Bottle ‘o Rum
“Fairfield” was every boy’s dream. “Fairfield” was my grandparents’ dairy farm at Bald Hills, Queensland, Australia.
Although only 20 km by railway from Brisbane, in the late 1940s early 1950s, Bald Hills was an isolated settlement surrounded by small family run dairy farms.
I called my grandparents Gramma and Daddad. I was just as close to them as I was my parents and I followed Daddad everywhere. The good thing about “Fairfield” was that there were cows, dorgs, cats, chooks (chickens) horses. My favourite dog was Rex and he would always be with me. In addition to the animals, there were a lot of out buildings.
When I was a kid, I had complete freedom at “Fairfield”. All I had to do is report in at lunch time (which was never a problem) and at bath time (which was a problem) or I would go in voluntarily if I was hungry.
“Fairfield” was established in May 1858 by my great-great grandfather William and from that day onwards, my family never threw anything away, so, for a kid there was heaps of junk and interesting things to look at and poke through. I was never bored.
Of all the outbuildings, the barn was one of my favourites. I was not allowed into the barn before an old bush carpenter Alf, rebuilt it in the late 40s. Mum said it would fall down on me. I would get into trouble if I got caught in there.
But after Alf rebuilt it, not a problem and I would spend hours just looking through the trunks, tool boxes and packing cases. There was bags of feed and sometimes a lot of mice which my ‘ol mate Rex would catch once I disturbed them.
Daddad had a work bench in there covered with all sorts of things. He would rebuild his bee hives on the bench. If I had a bit of a project going at the time, I would borrow things and forget to return them. Daddad would then give me the chase up!
One day I was poking through all this stuff and I found a bottle of rum!
I knew all about rum because my dad had read “Treasure Island” to me and all the sailors drank rum.
But then I thought it a little strange, how come there was a bottle of rum in the barn? My grandfather was a Methodist Lay Preacher and he scorned on booze.
Mum and Dad never drank either but they had a bottle of cooking sherry in the cupboard. Well they said it was cooking sherry.

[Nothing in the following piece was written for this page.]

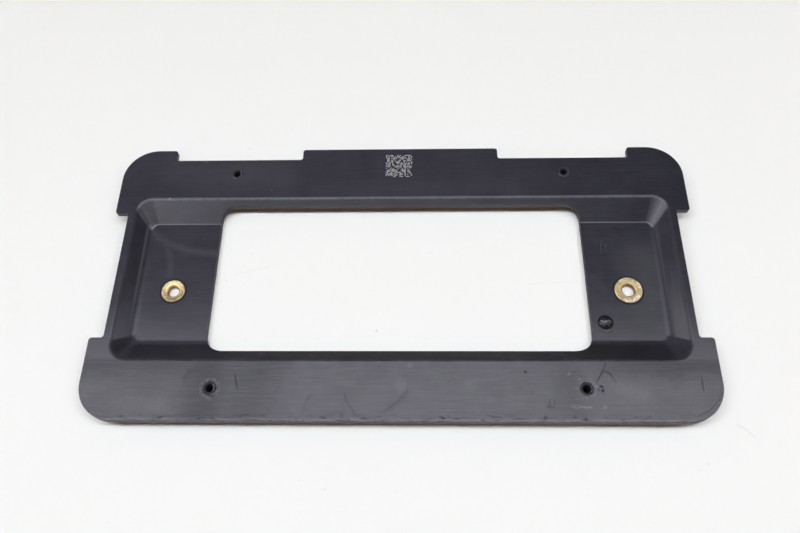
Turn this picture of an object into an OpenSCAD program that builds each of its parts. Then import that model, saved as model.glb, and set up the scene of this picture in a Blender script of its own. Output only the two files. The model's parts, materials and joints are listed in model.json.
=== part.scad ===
// Number plate holder: a flat moulded base for a 12 x 6 inch plate, with a dished
// recess, a large window, two flanged metal bushes and one small domed plug.
// Units are millimetres. The part lies on its back: z = 0 is the resting plane,
// +Z is the face that carries the plate, +Y is the notched upper edge.

/* [Outline] */
// overall length of the base, the length of the plate that it carries
plate_w = 304.8; // [200:0.1:520]
// overall height of the base
plate_h = 152.4; // [100:0.1:220]
// radius of the two large upper corners
corner_r = 18; // [6:0.5:30]
// radius of the two large lower corners
foot_corner_r = 19; // [6:0.5:30]
// how far the short sides step in between the upper ears and the lower bar
side_inset = 7.1; // [2:0.1:12]
// how far the underside of the upper ears lies below the upper fold of the recess
ear_drop = 8.9; // [2:0.1:20]
// how far the shoulder of the lower bar lies above the lower fold of the recess
bar_rise = 11.4; // [2:0.1:20]
// length of the top edge of each upper ear
ear_w = 28.2; // [20:0.1:50]
// width of the tab in the middle of the upper edge
tab_w = 107.3; // [40:0.1:160]
// depth of the two notches in the upper edge
notch_depth = 6.6; // [2:0.1:12]
// radius of the small outward corners
tip_r = 1.5; // [0.5:0.1:4]
// radius of the small inward corners
root_r = 1.5; // [0.5:0.1:3]
// width of the small bevel round the front edge
edge_bevel = 0.3; // [0.1:0.05:1]

/* [Wall] */
// thickness of the flange
flange_t = 3; // [2:0.1:5]
// thickness of the recess floor
floor_t = 2.6; // [1.6:0.1:5]
// thickness of the recess slopes, square to the slope
slope_t = 2.9; // [1.6:0.1:5]
// height of the resting pads under the recess floor
pad_h = 0.6; // [0.3:0.1:3]

/* [Recess] */
// depth of the recess below the front face
recess_depth = 8.1; // [4:0.1:14]
// width of the flat strip between the recess and each short side
side_strip = 4; // [2:0.1:10]
// height of the flat upper bar, from the upper edge to the recess
upper_bar = 31.4; // [20:0.1:45]
// height of the flat lower bar, from the lower edge to the recess
lower_bar = 30.1; // [20:0.1:45]
// plan width of the long upper and lower slopes
long_slope = 11.45; // [5:0.05:20]
// plan width of the short side slopes
short_slope = 6.6; // [3:0.05:20]
// radius of the upper recess corners at the front face
recess_r = 8; // [4:0.1:14]
// radius of the lower recess corners at the front face
recess_foot_r = 10; // [4:0.1:14]
// corner radius of the recess at its floor
recess_floor_r = 4.3; // [2:0.1:10]
// reach of the rounded fold at the front face, measured along the face
fold_reach = 0.9; // [0.3:0.05:1.6]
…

Anyway, I took the top off this bottle of rum and gave it a sniff. Struth! How come people drink rum when it smells like that?
The problem was, the cockroaches had grazed pretty heavily on the label and I could not understand all what was written except the word RUM.
What I did not know, it was a bottle of “Bay Rum”, an after shave lotion!

Hi Tony, I enjoyed your story, Particularly the twist you had at the end.
I’m looking forward to attending the group tomorrow. See you then.